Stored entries
++++++++++

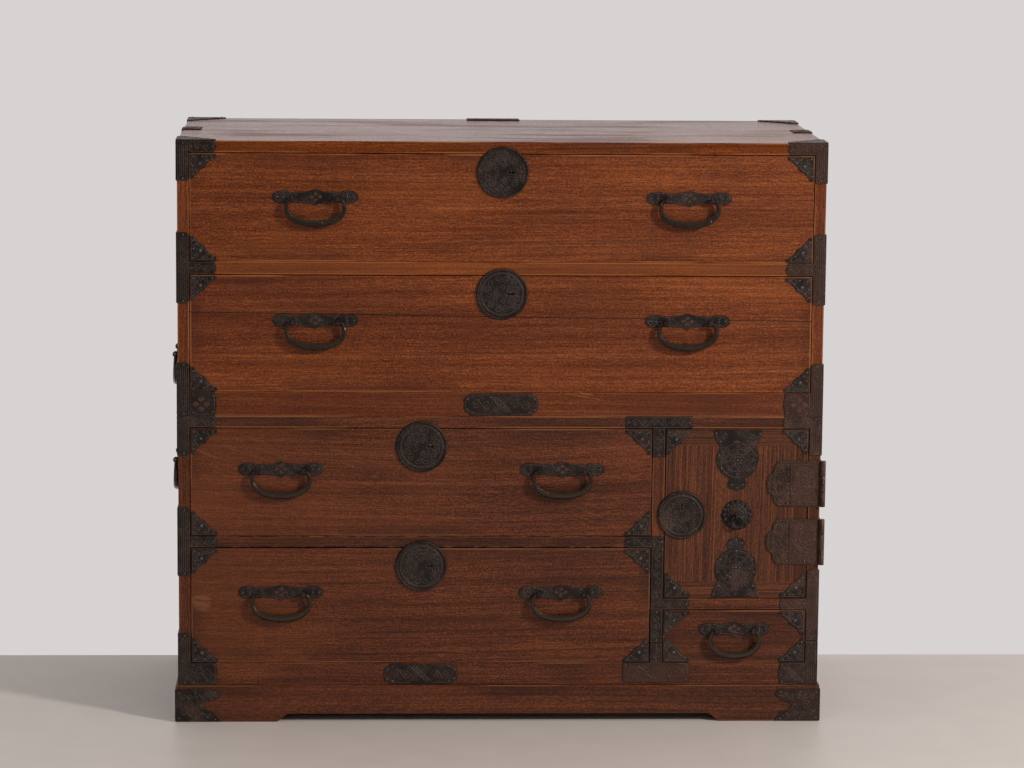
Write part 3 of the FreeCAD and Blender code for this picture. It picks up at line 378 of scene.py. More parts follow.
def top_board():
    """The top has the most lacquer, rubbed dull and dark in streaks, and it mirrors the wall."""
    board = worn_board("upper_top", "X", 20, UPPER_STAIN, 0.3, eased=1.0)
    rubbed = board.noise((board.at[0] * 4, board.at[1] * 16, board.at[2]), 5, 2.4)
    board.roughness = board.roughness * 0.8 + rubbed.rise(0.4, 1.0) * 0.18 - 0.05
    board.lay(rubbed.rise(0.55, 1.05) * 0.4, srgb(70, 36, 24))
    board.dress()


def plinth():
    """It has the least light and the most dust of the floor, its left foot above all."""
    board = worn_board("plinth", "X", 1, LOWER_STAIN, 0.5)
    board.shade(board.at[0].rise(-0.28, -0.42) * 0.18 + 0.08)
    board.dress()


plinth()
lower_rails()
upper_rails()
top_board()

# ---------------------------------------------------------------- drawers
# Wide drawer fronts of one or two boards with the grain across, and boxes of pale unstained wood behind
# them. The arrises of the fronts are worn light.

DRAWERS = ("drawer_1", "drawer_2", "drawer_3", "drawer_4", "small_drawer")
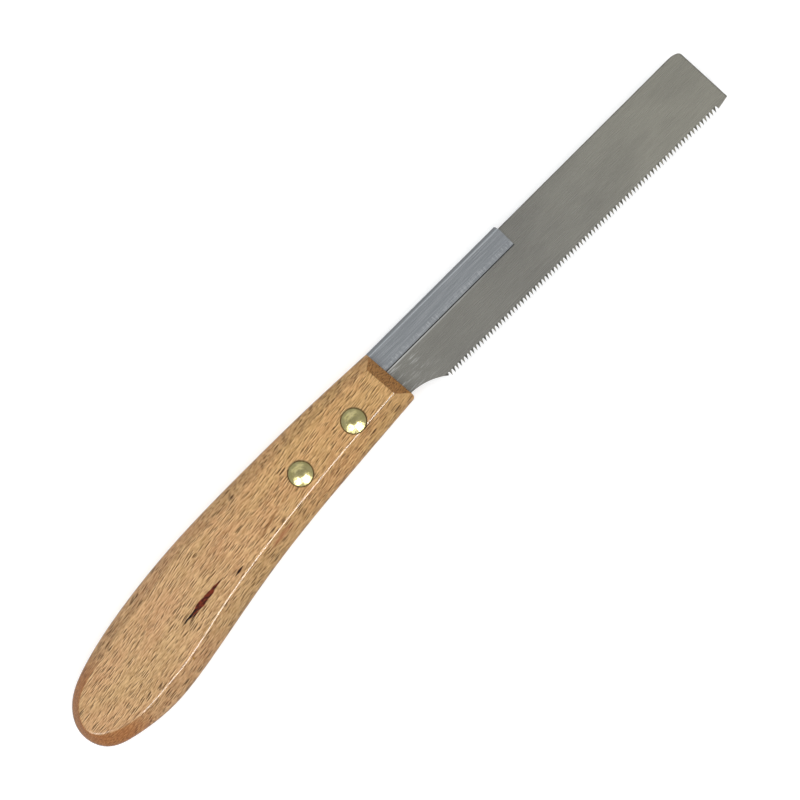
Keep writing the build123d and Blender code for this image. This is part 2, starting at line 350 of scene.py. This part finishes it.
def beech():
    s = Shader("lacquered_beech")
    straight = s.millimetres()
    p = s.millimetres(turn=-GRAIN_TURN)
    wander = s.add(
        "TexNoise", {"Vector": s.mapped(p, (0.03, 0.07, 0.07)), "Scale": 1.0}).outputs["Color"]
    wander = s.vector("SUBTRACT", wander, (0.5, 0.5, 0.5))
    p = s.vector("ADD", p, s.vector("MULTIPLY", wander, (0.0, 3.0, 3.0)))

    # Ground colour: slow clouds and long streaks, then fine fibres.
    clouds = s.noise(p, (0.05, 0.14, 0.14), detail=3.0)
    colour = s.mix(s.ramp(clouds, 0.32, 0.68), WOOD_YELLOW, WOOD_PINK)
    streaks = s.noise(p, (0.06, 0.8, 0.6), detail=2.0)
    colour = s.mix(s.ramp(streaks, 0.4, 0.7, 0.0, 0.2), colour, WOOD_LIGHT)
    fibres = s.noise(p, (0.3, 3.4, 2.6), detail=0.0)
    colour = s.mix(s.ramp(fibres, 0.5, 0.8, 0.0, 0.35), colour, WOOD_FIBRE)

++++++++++

Your objective
Print exactly the lines above from the one with "Keep writing the" to the one with "(0.0, 3.0, 3.0)))", including both.

Result for this exercise
Keep writing the build123d and Blender code for this image. This is part 2, starting at line 350 of scene.py. This part finishes it.
def beech():
    s = Shader("lacquered_beech")
    straight = s.millimetres()
    p = s.millimetres(turn=-GRAIN_TURN)
    wander = s.add(
        "TexNoise", {"Vector": s.mapped(p, (0.03, 0.07, 0.07)), "Scale": 1.0}).outputs["Color"]
    wander = s.vector("SUBTRACT", wander, (0.5, 0.5, 0.5))
    p = s.vector("ADD", p, s.vector("MULTIPLY", wander, (0.0, 3.0, 3.0)))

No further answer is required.